-------- Recorded information --------
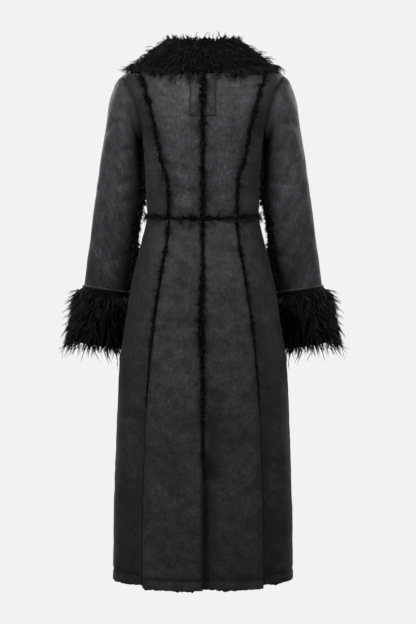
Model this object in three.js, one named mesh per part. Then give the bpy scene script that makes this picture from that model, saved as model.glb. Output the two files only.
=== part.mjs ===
import * as THREE from 'three';

// Ankle-length coat in fleece-backed suede cloth, filled out as if worn, with a fur collar, fur cuffs and
// fur strips on its seams. Millimetres. The origin is midway between the points where shoulder meets neck.
// The front faces -Y, the wearer's left side is +X and up is +Z. Angles run round the body in degrees from
// the centre front: 90 is the left side, 180 the centre back, 270 the right side.

const wall = 3;                  // cloth with its fleece, pressed flat
const seamGap = 0.3;             // between the edges of two pieces
const laidOn = 0.5;              // between a strip or patch and the cloth below it
const roundness = 2.2;           // 2 is an ellipse, more is squarer
const waistHeight = -392;        // at the side seam
// How far the waist sinks at back and front, and the drop where that has worn off.
const waistDip = { back: 10, front: 2, gone: 160 };
const hemOfBack = -1295;
const hemOfSide = -1288;
const hemOfFront = -1290;

// How far up the side seam from the waist, then along the shoulder to the neck.
const armpitRise = 187;
const shoulderRise = 355;
const neckRise = 483;
const armholeSpread = 31;        // degrees each way from the side

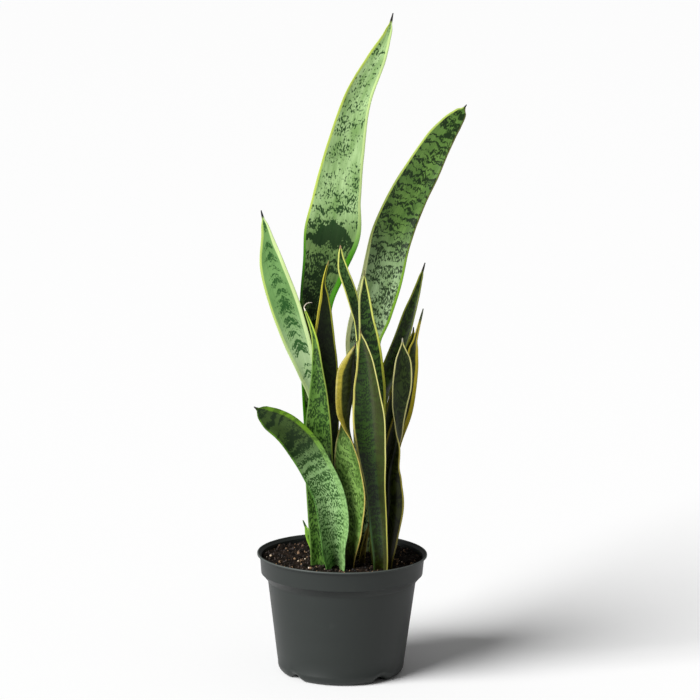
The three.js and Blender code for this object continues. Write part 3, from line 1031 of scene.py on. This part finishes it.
--------
What you will do — Return all of the data exactly as it reads.

Result of the task —
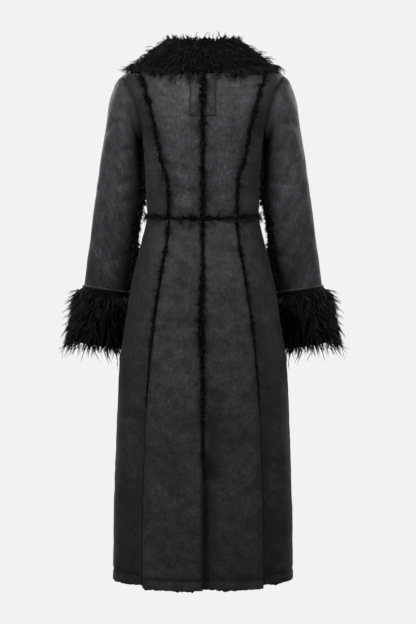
Model this object in three.js, one named mesh per part. Then give the bpy scene script that makes this picture from that model, saved as model.glb. Output the two files only.
=== part.mjs ===
import * as THREE from 'three';

// Ankle-length coat in fleece-backed suede cloth, filled out as if worn, with a fur collar, fur cuffs and
// fur strips on its seams. Millimetres. The origin is midway between the points where shoulder meets neck.
// The front faces -Y, the wearer's left side is +X and up is +Z. Angles run round the body in degrees from
// the centre front: 90 is the left side, 180 the centre back, 270 the right side.

const wall = 3;                  // cloth with its fleece, pressed flat
const seamGap = 0.3;             // between the edges of two pieces
const laidOn = 0.5;              // between a strip or patch and the cloth below it
const roundness = 2.2;           // 2 is an ellipse, more is squarer
const waistHeight = -392;        // at the side seam
// How far the waist sinks at back and front, and the drop where that has worn off.
const waistDip = { back: 10, front: 2, gone: 160 };
const hemOfBack = -1295;
const hemOfSide = -1288;
const hemOfFront = -1290;

// How far up the side seam from the waist, then along the shoulder to the neck.
const armpitRise = 187;
const shoulderRise = 355;
const neckRise = 483;
const armholeSpread = 31;        // degrees each way from the side

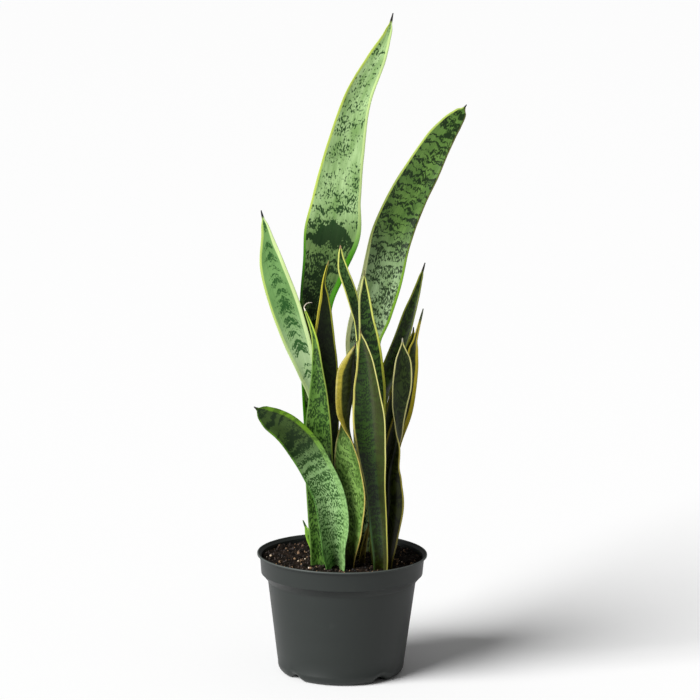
The three.js and Blender code for this object continues. Write part 3, from line 1031 of scene.py on. This part finishes it.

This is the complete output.